Estas dudas se disiparon cuando en mi casa revisé el material del último encuentro que habíamos filmado. Con los auriculares, escuché un diálogo de fondo entre dos de los protagonistas que se despedían:
-Qué bueno estuvo el encuentro de hoy, qué bien la pasamos.
-Sí, esta chica que viene a filmar ayuda mucho.
Ahí sentí que se había generado algo que era como el huevo y la gallina. Y que ser observados y registrados también los estaba motivando a ellos a seguir leyendo. Fue muy hermoso saber que todos éramos parte de un engranaje artístico que seguía girando.
- ¿Qué te pasa con el tiempo y con los viejos? Qué buscás contar con tus películas?
-Lo que me interesa es la acumulación de la memoria. Y cómo esa cantidad de recuerdos dialogan con las películas, con las novelas, con la música, con el arte en general. Es una generalización, pero probablemente en la mayoría de las personas a mayor cantidad de años vividos, mayor cantidad de experiencias y de memoria. Eso es lo que busco, el diálogo que existe entre la ficción (el arte) y la realidad (la vida). Y esa realidad a mí me parece mucho más rica y profunda a medida que se van acumulando los años.
-¿La vieron ellos antes de que la hicieras pública, objetaron algo?
-Por la pandemia, no nos pudimos reunir a ver la película. Cada uno tuvo que verla en su casa, en condiciones que no son mis preferidas (como sabrán quienes vieron Las cinéphilas). Cuando ellos la vieron, la película ya estaba terminada. Yo confié mucho en que los protagonistas son intelectual y emocionalmente muy inteligentes. Están familiarizados con las dificultades y los desafíos que implica crear una obra artística. Ese es un tema central en la novela de Proust y ellos lo analizan constantemente. Es gente sensible y muy respetuosa de la mirada autoral y la creación. Por eso confiaba en que respetarían mi mirada. Además porque eran los mejores testigos de la dedicación, el tiempo y el amor que yo ponía en lo que estaba haciendo. Lo estaba haciendo por el más puro amor al arte, a Proust y a lo que ellos hacen, que lo siento como un acto de resistencia. Probablemente al principio algo, a alguno, le habrá chocado. No es fácil verse a través de la mirada de otro. Pero de alguna forma creo que percibieron que el todo es mucho más grande que cada una de las partes y que la emoción colectiva, la inspiración y la ternura que transmite lo que hacen es lo más importante. Ahora ya vieron la película varias veces en festivales, en una sala, pudieron recibir la devolución de lo que el documental genera en las y los espectadores. Es algo muy especial y bello.

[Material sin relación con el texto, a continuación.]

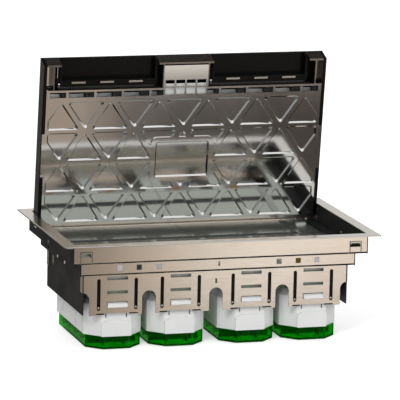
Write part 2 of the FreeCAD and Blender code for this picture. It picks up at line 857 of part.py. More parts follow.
def column(outline, centre_x, depth0, depth1):
    """Extrude a plan outline between two depths."""
    low = level(max(depth0, depth1))
    points = [V(centre_x + x, y, low) for x, y in outline]
    return prism(points, V(0, 0, abs(depth1 - depth0)))


def tapered_column(outline0, depth0, outline1, depth1, centre_x):
    wires = []
    for outline, depth in ((outline0, depth0), (outline1, depth1)):
        points = [V(centre_x + x, y, level(depth)) for x, y in outline]
        wires.append(Part.makePolygon(points + [points[0]]))
    return Part.makeLoft(wires, True, True)


def make_housing(x):
    """White shell of one outlet: chamfered plan, sloping shoulder, open top and bottom, two spring clips."""
    y = housing_half_length
    body = housing_outline(housing_half, -y, y, housing_chamfer)
    shoulder = housing_outline(housing_half, -y, y, housing_chamfer, rim_inset)
    inner = housing_outline(housing_half, -y, y, housing_chamfer, housing_wall)
    mouth = housing_outline(housing_half, -y, y, housing_chamfer, rim_inset + housing_wall)
    shell = fuse([column(body, x, shoulder_depth, housing_bottom),
                  tapered_column(body, shoulder_depth, shoulder, rim_depth, x)])
    shell = shell.cut([column(inner, x, shoulder_depth, housing_bottom + 1),
                       tapered_column(inner, shoulder_depth, mouth, rim_depth - 0.01, x),
                       column(mouth, x, rim_depth - 1, rim_depth + 1)])
    clips = []
    slits = []
    for side in (-1, 1):
        face = side * y
        back = side * (y - housing_wall)
        clips.append(slab(x - clip_arm_half, x + clip_arm_half, face, back, clip_arm_top, clip_arm_root))
        reach = side * (lower_hy + clip_nose_reach)
        clips.append(prism([V(x - clip_arm_half, face, level(clip_nose[0])),
                            V(x - clip_arm_half, reach, level(clip_nose[0] + clip_nose_slope)),
                            V(x - clip_arm_half, reach, level(clip_nose[1])),
                            V(x - clip_arm_half, face, level(clip_nose[1]))],
                           V(2 * clip_arm_half, 0, 0)))
        for edge in (-1, 1):
            x0 = x + edge * clip_arm_half
            slits.append(slab(x0, x0 + edge * clip_slit, face + side, back - side,
                              rim_depth - 5, clip_arm_root - 1))
    apron_front = housing_front
    aprons = []
    for side in (-1, 1):
        half = housing_half - housing_chamfer
        aprons.append(prism([V(x - half, side * y, level(apron_top + 3)),
                             V(x - half + 5, side * y, level(apron_top)),
                             V(x + half - 5, side * y, level(apron_top)),
                             V(x + half, side * y, level(apron_top + 3)),
                             V(x + half, side * y, level(housing_bottom)),
                             V(x - half, side * y, level(housing_bottom))],
                            V(0, side * (apron_front - y), 0)))
    shell = shell.cut(slits)
    shell = fuse([shell] + clips + aprons)
    windows = []
    for y0 in side_window_y:
        for side in (-1, 1):
            windows.append(slab(x + side * (housing_half + 1), x + side * (housing_half - housing_wall - 1),
                                y0 - side_window_half, y0 + side_window_half, *side_window_depths))
    return shell.cut(windows)


def make_outlet(x):
    """Outlet inside the housing: square face, round plug well with two pin holes, and the contact block."""
    face = slab(x - face_half, x + face_half, face_y - face_half, face_y + face_half,
                face_depth, face_depth + face_plate)
    outer = cylinder(well_radius + well_wall, well_depth + well_wall - face_plate + 1,
                     V(x, face_y, level(face_depth + well_depth + well_wall)), V(0, 0, 1))
    core_half = housing_half - rim_inset - housing_wall - core_gap
    core_plan = housing_outline(core_half, core_front_y, core_rear_y, core_chamfer)
    core = column(core_plan, x, core_top, core_bottom)
    body = fuse([face, outer, core])
    tools = [cylinder(well_radius, well_depth + 1, V(x, face_y, level(face_depth + well_depth)), V(0, 0, 1))]
    for side in (-1, 1):
        tools.append(cylinder(pin_hole_radius, contact_length + well_wall + 1,
                              V(x + side * pin_pitch / 2, face_y,
                                level(face_depth + well_depth + well_wall + contact_length)), V(0, 0, 1)))
        half = earth_width / 2 + earth_gap
        deep = well_radius + earth_stand + earth_thickness + earth_gap
        tools.append(slab(x - half, x + half, face_y, face_y + side * deep,
                          face_depth + 1.5 - earth_gap, face_depth + well_depth))
    return body.cut(tools)


def make_contacts(x):
    """Brass: two split sleeves under the pin holes and two earth springs at the sides of the well."""
    pieces = []
    top = face_depth + well_depth + well_wall
    for side in (-1, 1):
        centre = V(x + side * pin_pitch / 2, face_y, level(top + contact_length - 2))
        tube = cylinder(pin_hole_radius - running_gap, contact_length - 3, centre, V(0, 0, 1))
        tube = tube.cut(cylinder(pin_hole_radius - contact_wall, contact_length, centre, V(0, 0, 1)))
        pieces.append(tube)
        pieces.append(slab(x - earth_width / 2, x + earth_width / 2,
                           face_y + side * (well_radius + earth_stand),
                           face_y + side * (well_radius + earth_stand + earth_thickness),
                           face_depth + 1.5, face_depth + well_depth))
    return Part.makeCompound(pieces)


def make_wiring_cover(x):
    """Green see-through cover: a tray under the housing with a collar that snaps inside it."""
    half = housing_half - cover_inset
    body = housing_outline(half, cover_front_y, cover_rear_y, housing_chamfer)
    inner = housing_outline(half, cover_front_y, cover_rear_y, housing_chamfer, cover_wall)
    snap = housing_wall + panel_gap
    collar_rear = cover_rear_y - collar_step + snap
    collar = housing_outline(housing_half, -housing_half_length, collar_rear, housing_chamfer, snap)
    collar_in = housing_outline(housing_half, -housing_half_length, collar_rear, housing_chamfer,
                                snap + cover_wall)
    tray = column(body, x, housing_bottom, total_depth)
    tray = tray.cut(column(inner, x, housing_bottom - 1, total_depth - cover_wall))
    ring = column(collar, x, housing_bottom - cover_collar, housing_bottom)
    ring = ring.cut(column(collar_in, x, housing_bottom - cover_collar - 1, housing_bottom + 1))
    lip = column(collar, x, housing_bottom, housing_bottom + cover_wall)
    lip = lip.cut(column(collar_in, x, housing_bottom - 1, housing_bottom + cover_wall + 1))
    bridge = lip.common(column(body, x, housing_bottom, housing_bottom + cover_wall))
    return fuse([tray, ring, bridge])


def build():
    """Every piece by its name."""
    front_wall = make_long_wall()
    left_wall = make_left_wall()
    rails = make_guide_rails()
    rivets = make_rail_rivets()
    bracket = make_hinge_bracket()
    pin = make_hinge_pin()
    cap = make_end_cap()
    flap = make_cable_flap()
    carrier = make_flap_bracket()
    flap_pin = make_flap_pin()
    springs = make_flap_springs()
    rear_plate = make_rear_plate()
    front_plate = make_front_plate()
    pieces = {
        "trim_frame": make_trim_frame(),
        "front_wall": front_wall,
        "rear_wall": turned(front_wall),
        "left_end_wall": left_wall,
        "right_end_wall": mirror_x(left_wall),
        "corner_clips": make_corner_clips(),
        "front_guide_rails": Part.makeCompound(rails),
        "rear_guide_rails": Part.makeCompound([turned(rail) for rail in rails]),
        "rail_rivets": Part.makeCompound(rivets + [turned(rivet) for rivet in rivets]),
        "support_bar": make_support_bar(),
        "rear_plate_right": rear_plate,
        "rear_plate_left": mirror_x(rear_plate),
        "front_plate_right": front_plate,
        "front_plate_left": mirror_x(front_plate),
        "plate_screws": make_plate_screws(),
        "ribbed_strip": make_ribbed_strip(),
        "hinge_bracket_left": bracket,
        "hinge_bracket_right": mirror_x(bracket),
        "hinge_pins": Part.makeCompound([pin, mirror_x(pin)]),
        "lid_tray": place_lid(make_lid_tray()),
        "lid_panel": place_lid(make_lid_panel()),
        "lid_handle": place_lid(make_lid_handle()),
        "lid_end_cap_left": place_lid(cap),
        "lid_end_cap_right": place_lid(mirror_x(cap)),
        "flap_carrier_right": place_lid(carrier),
        "flap_carrier_left": place_lid(mirror_x(carrier)),
        "cable_flap_right": place_lid(flap),
        "cable_flap_left": place_lid(mirror_x(flap)),
        "flap_springs_right": place_lid(springs),
        "flap_springs_left": place_lid(mirror_x(springs)),
        "flap_pins": place_lid(Part.makeCompound([flap_pin, mirror_x(flap_pin)])),
    }
    for number, x in enumerate(module_x, start=1):
        pieces["outlet_housing_%d" % number] = make_housing(x)
        pieces["outlet_%d" % number] = make_outlet(x)
        pieces["contacts_%d" % number] = make_contacts(x)
        pieces["wiring_cover_%d" % number] = make_wiring_cover(x)
    return pieces


def main():
    os.makedirs("parts", exist_ok=True)
    for name, shape in build().items():
        shape.exportStep(os.path.join("parts", name + ".step"))
        bounds = shape.BoundBox
        print("%-20s solids %2d valid %s  X %7.1f %7.1f  Y %7.1f %7.1f  Z %7.1f %7.1f" % (
            name, len(shape.Solids), shape.isValid(), bounds.XMin, bounds.XMax,
            bounds.YMin, bounds.YMax, bounds.ZMin, bounds.ZMax))


main()
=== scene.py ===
"""Looks of a floor socket box, laid out as a Blender add-on and run as a script."""

import json
import math

import bmesh
import bpy
from bpy.props import FloatProperty, FloatVectorProperty, PointerProperty
from mathutils import Matrix, Vector


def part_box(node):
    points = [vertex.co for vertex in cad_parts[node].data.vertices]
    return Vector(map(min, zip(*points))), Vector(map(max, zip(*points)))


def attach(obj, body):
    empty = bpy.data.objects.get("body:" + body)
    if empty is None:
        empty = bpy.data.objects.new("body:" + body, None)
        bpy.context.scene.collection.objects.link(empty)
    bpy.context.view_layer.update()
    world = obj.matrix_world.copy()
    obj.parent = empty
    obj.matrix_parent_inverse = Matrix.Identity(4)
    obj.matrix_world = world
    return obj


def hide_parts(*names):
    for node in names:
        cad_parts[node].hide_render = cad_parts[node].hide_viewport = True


bl_info = {
    "name": "Floor Socket Box",
    "version": (1, 0, 0),
    "blender": (4, 5, 0),
    "location": "View3D > Sidebar > Socket Box",
    "description": "Dresses the floor socket box: steels, moulded plastics, foam, rivets and screws",
    "category": "Object",
}

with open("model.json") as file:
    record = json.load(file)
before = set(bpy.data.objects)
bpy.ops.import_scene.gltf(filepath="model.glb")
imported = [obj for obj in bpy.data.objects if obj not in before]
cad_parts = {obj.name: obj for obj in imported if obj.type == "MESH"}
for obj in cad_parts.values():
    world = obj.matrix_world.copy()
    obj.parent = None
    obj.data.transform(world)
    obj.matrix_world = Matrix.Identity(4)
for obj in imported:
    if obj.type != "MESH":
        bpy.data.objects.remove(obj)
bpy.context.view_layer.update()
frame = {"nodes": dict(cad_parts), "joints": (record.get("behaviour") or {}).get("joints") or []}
nodes = frame["nodes"]

MM = 0.001

# The lid is drawn open: LID_TURN takes a point of the closed lid there, by the angle of its hinge's lower end
lid_hinge = next(joint for joint in frame["joints"] if joint["name"] == "lid_hinge")
HINGE = Vector(lid_hinge["pos_m"])
LID_TURN = Matrix.Rotation(math.radians(lid_hinge["range_deg"][0]), 3, "X")

# Places on the solids in mm, where a depth is measured down from the top of the trim frame
TOTAL_DEPTH = 102.0
MODULES = (-93.8, -33.8, 33.8, 93.8)
SLOT_OFFSET = 17.6
RIVET_DEPTH = 63.6
CLIP_X = 128.2
SCREW_X = (105.6, 115.6)
SCREW_Y = 73.4

# Outer half sizes of the skirt's three bands, across and front to back, and the sheet they are bent from
UPPER_HALF = (140.4, 81.4)
MIDDLE_HALF = (131.3, 72.8)
LOWER_HALF = (126.7, 64.5)
SHEET = 1.0


def linear(hex_colour):
    """An sRGB hex colour as linear RGBA."""
    values = []
    for place in (1, 3, 5):
        c = int(hex_colour[place:place + 2], 16) / 255
        values.append(c / 12.92 if c <= 0.04045 else ((c + 0.055) / 1.055) ** 2.4)
    return (*values, 1.0)


def grey(value):
    """A linear grey as RGBA."""
    return (value, value, value, 1.0)


def shaded(colour, share):
    """A linear colour at a share of its brightness."""
    return (*(c * share for c in colour[:3]), 1.0)


def on_lid(x, along, deep):
    """A point of the open lid: along from the hinge to the free edge, deep towards its inner side, in mm."""
    return HINGE + LID_TURN @ (Vector((x, -along, -deep)) * MM)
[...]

-Creo haber visto recientemente que falleció alguno de los integrantes del grupo, ¿no?
-Pasaron siete años desde que empezamos a filmar. Lamentablemente en todos estos años fallecieron varios de los protagonistas. Y se sienten las ausencias. Pero cuando se proyecta la película de alguna forma volvemos a estar todos los que éramos en ese momento. Es muy impresionante el efecto de trascendencia que tiene el cine. Hay algo muy hermoso en haber capturado un recorte de años de un grupo de gente muy especial que nunca volverá a ser el mismo. Lo mismo con el Café Tribunales, que cerró justo antes de la pandemia. Era un espacio de pertenencia que ya no existe pero al que, de manera mágica, podemos volver siempre en El tiempo perdido.
*El tiempo perdido podrá verse a partir de hoy todos los sábados de noviembre a las 20 en el MALBA, Av. Figueroa Alcorta 3415, CABA.